● Source data:

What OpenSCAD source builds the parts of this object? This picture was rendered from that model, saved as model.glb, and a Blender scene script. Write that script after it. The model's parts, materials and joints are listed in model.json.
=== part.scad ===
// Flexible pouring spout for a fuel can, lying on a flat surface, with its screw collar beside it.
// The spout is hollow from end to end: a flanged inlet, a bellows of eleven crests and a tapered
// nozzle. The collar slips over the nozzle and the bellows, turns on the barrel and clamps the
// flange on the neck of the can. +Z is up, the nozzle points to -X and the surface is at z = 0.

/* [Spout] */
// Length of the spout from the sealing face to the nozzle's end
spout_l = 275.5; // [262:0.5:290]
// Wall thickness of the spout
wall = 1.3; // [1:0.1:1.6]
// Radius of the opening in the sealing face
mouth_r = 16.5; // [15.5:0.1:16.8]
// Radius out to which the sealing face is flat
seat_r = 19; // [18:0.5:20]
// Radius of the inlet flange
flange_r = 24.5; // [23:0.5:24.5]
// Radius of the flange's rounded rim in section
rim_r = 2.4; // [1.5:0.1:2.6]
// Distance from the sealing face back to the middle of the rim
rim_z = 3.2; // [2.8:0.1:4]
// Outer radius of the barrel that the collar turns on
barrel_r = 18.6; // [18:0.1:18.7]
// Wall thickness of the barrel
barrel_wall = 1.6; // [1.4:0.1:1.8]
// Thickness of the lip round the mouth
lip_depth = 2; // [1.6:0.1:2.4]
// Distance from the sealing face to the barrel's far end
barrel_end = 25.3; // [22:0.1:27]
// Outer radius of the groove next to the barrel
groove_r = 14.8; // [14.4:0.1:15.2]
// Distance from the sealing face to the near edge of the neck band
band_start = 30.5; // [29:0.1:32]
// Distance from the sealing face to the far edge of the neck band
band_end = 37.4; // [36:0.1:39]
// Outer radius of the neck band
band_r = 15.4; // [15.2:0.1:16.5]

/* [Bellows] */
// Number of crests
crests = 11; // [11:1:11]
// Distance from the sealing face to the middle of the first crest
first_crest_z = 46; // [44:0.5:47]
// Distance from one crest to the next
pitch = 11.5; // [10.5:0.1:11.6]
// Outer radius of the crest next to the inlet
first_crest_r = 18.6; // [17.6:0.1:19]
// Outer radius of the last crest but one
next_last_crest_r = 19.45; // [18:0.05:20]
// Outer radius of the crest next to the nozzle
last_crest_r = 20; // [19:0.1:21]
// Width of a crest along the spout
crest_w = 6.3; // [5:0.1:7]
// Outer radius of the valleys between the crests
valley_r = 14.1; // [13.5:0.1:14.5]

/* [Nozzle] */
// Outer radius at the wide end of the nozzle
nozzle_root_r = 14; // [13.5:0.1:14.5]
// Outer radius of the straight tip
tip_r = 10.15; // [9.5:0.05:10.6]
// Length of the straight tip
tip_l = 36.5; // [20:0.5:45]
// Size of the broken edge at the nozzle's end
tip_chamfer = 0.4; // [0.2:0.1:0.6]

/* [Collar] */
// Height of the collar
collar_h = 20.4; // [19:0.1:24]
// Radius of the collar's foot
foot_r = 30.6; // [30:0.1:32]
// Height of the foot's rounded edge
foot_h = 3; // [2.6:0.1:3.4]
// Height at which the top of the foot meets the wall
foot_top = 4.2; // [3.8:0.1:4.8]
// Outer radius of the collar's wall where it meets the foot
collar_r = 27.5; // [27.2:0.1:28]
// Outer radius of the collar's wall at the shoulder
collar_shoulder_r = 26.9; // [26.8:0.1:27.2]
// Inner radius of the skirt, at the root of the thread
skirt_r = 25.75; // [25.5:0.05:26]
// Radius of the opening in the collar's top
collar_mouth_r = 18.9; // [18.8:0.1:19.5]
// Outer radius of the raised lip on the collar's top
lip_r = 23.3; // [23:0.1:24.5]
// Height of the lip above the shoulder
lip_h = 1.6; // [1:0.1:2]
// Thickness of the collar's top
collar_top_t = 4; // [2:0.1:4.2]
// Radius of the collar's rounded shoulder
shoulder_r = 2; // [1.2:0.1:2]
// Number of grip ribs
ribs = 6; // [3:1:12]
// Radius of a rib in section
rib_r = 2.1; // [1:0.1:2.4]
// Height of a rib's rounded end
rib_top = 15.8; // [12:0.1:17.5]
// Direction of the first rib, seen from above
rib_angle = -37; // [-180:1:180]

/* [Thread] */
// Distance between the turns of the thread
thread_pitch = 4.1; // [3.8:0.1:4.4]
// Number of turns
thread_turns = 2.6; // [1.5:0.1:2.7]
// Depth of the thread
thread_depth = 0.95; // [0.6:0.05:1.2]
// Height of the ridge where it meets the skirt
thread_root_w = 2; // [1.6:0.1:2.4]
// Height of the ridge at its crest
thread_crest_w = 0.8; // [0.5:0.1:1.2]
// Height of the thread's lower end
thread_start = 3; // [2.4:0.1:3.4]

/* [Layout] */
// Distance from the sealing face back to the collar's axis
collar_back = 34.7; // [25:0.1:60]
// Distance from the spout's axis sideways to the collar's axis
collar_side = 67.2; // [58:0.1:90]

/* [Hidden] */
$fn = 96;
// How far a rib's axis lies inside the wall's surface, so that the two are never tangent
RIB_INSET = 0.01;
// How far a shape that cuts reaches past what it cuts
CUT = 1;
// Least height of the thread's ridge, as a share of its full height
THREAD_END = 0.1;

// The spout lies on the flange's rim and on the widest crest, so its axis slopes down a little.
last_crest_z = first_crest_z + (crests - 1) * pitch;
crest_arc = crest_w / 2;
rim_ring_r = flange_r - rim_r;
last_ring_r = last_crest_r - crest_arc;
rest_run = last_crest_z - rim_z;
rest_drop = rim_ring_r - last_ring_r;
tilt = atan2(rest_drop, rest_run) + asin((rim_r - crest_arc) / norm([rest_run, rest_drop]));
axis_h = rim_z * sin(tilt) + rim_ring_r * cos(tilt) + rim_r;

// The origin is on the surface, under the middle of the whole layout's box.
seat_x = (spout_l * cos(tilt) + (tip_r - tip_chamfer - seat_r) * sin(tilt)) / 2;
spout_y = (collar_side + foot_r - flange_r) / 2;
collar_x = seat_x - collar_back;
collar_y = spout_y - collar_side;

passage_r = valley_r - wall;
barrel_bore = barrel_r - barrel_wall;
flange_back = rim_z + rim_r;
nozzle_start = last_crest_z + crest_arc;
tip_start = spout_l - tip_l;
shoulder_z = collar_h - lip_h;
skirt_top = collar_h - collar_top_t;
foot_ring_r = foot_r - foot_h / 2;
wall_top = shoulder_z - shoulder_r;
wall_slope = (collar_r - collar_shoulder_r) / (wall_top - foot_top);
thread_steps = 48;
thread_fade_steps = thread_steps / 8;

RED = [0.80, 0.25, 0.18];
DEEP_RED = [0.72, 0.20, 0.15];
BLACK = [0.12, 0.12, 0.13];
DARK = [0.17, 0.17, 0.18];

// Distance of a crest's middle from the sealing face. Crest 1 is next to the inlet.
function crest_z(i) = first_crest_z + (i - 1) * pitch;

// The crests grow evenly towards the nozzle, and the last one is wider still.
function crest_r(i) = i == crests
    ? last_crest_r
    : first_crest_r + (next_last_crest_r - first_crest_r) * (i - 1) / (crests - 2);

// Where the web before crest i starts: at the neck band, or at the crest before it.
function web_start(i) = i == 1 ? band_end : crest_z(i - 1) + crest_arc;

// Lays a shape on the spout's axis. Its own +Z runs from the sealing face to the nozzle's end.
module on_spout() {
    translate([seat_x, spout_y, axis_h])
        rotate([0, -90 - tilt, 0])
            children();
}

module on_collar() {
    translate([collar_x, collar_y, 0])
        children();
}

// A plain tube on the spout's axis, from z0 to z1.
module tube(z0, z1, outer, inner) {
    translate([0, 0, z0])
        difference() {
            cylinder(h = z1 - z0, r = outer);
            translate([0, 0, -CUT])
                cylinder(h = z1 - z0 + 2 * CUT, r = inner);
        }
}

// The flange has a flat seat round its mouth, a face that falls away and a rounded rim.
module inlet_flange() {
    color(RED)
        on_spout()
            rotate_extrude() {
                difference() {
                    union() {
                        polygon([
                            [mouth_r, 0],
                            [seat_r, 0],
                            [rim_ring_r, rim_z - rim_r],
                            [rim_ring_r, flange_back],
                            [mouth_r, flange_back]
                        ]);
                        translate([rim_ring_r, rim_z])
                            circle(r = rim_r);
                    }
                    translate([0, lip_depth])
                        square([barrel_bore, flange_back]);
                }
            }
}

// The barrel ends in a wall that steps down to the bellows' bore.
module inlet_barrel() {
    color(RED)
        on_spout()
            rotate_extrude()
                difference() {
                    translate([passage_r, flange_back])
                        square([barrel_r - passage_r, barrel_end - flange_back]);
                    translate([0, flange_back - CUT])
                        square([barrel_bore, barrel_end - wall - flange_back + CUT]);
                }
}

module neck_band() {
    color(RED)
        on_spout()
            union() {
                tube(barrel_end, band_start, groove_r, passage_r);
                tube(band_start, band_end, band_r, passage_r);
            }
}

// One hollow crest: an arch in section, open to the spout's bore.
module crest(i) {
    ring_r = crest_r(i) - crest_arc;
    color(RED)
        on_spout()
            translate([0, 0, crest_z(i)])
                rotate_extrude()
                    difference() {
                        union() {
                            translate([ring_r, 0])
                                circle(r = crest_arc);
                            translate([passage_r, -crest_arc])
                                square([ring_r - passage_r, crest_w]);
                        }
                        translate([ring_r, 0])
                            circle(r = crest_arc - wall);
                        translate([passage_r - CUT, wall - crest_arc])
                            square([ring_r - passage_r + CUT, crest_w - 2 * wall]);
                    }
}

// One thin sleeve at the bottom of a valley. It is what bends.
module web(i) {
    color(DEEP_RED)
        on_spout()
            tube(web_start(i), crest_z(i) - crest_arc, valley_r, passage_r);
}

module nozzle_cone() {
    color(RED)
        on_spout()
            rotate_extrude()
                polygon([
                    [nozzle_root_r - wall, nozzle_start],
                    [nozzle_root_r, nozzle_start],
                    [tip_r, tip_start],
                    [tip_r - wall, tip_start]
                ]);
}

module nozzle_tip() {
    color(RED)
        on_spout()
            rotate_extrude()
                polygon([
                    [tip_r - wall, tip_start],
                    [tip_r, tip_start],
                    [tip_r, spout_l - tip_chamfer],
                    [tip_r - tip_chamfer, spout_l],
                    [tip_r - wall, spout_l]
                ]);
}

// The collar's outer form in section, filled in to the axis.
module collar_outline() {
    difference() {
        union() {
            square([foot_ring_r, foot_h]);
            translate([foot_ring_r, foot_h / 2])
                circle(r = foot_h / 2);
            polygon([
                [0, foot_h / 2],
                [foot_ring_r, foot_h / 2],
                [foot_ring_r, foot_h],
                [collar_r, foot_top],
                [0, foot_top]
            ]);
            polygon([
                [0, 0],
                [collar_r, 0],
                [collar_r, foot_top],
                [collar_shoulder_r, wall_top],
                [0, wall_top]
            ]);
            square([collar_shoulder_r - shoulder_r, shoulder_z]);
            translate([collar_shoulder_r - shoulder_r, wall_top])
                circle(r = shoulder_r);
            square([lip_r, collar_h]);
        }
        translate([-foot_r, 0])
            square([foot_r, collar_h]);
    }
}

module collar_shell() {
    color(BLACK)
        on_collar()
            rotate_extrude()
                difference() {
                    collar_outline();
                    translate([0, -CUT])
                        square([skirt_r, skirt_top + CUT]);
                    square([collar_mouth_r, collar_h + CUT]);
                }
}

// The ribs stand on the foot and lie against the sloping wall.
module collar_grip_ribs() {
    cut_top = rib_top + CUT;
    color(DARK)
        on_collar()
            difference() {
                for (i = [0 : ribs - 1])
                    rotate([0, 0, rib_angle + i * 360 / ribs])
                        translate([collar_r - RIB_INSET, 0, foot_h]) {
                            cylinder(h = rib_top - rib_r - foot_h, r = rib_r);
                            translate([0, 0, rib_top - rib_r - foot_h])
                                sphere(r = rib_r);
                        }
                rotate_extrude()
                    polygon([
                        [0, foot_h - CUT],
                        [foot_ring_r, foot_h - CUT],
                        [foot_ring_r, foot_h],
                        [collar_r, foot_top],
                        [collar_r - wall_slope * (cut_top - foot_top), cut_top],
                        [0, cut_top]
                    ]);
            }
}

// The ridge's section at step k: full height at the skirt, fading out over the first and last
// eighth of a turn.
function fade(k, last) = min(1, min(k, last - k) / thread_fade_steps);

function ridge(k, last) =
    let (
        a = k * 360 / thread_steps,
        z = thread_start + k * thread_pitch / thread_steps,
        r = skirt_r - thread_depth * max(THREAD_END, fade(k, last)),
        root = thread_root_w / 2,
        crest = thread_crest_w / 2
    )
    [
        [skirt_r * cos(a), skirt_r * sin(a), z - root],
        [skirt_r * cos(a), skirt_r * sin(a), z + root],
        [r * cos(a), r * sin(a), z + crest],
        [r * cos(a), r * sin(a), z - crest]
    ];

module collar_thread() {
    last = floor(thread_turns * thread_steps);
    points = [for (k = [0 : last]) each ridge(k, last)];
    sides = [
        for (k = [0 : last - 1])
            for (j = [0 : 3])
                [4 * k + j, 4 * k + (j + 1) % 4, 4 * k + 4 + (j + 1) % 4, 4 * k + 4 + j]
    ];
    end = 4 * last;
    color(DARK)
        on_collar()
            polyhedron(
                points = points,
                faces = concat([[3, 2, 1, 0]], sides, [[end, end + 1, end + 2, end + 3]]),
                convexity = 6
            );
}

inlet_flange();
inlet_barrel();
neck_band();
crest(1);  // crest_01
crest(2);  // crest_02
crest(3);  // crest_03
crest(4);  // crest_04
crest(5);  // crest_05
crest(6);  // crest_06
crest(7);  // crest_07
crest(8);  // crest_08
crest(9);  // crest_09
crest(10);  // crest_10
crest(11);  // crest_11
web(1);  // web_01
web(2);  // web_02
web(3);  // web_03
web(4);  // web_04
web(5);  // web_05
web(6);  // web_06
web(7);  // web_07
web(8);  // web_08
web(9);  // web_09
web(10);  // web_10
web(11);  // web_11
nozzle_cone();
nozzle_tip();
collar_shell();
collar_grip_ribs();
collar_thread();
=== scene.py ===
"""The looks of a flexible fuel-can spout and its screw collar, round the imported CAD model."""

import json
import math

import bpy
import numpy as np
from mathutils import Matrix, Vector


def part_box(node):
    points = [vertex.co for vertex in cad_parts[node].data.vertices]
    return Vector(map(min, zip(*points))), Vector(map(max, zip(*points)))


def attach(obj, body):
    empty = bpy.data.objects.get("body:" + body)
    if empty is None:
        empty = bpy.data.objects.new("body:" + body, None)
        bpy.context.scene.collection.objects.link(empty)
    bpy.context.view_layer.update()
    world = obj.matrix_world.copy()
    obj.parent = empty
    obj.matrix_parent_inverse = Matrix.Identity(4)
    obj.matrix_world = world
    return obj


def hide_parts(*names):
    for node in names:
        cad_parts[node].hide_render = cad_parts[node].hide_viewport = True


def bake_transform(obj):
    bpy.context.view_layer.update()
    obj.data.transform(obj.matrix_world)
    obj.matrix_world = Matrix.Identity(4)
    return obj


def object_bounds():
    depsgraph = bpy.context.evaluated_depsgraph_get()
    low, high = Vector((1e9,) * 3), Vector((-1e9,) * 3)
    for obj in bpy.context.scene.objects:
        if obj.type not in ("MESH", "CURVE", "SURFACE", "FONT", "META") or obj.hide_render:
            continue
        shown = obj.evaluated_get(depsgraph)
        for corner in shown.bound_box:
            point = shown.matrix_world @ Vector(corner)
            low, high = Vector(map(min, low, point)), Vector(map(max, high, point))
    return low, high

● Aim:
Only the lines from the one with "shown = obj.evaluated_get(depsgraph)" through the end of the material are wanted; copy them exactly, both ends included.

● Expected output:
        shown = obj.evaluated_get(depsgraph)
        for corner in shown.bound_box:
            point = shown.matrix_world @ Vector(corner)
            low, high = Vector(map(min, low, point)), Vector(map(max, high, point))
    return low, high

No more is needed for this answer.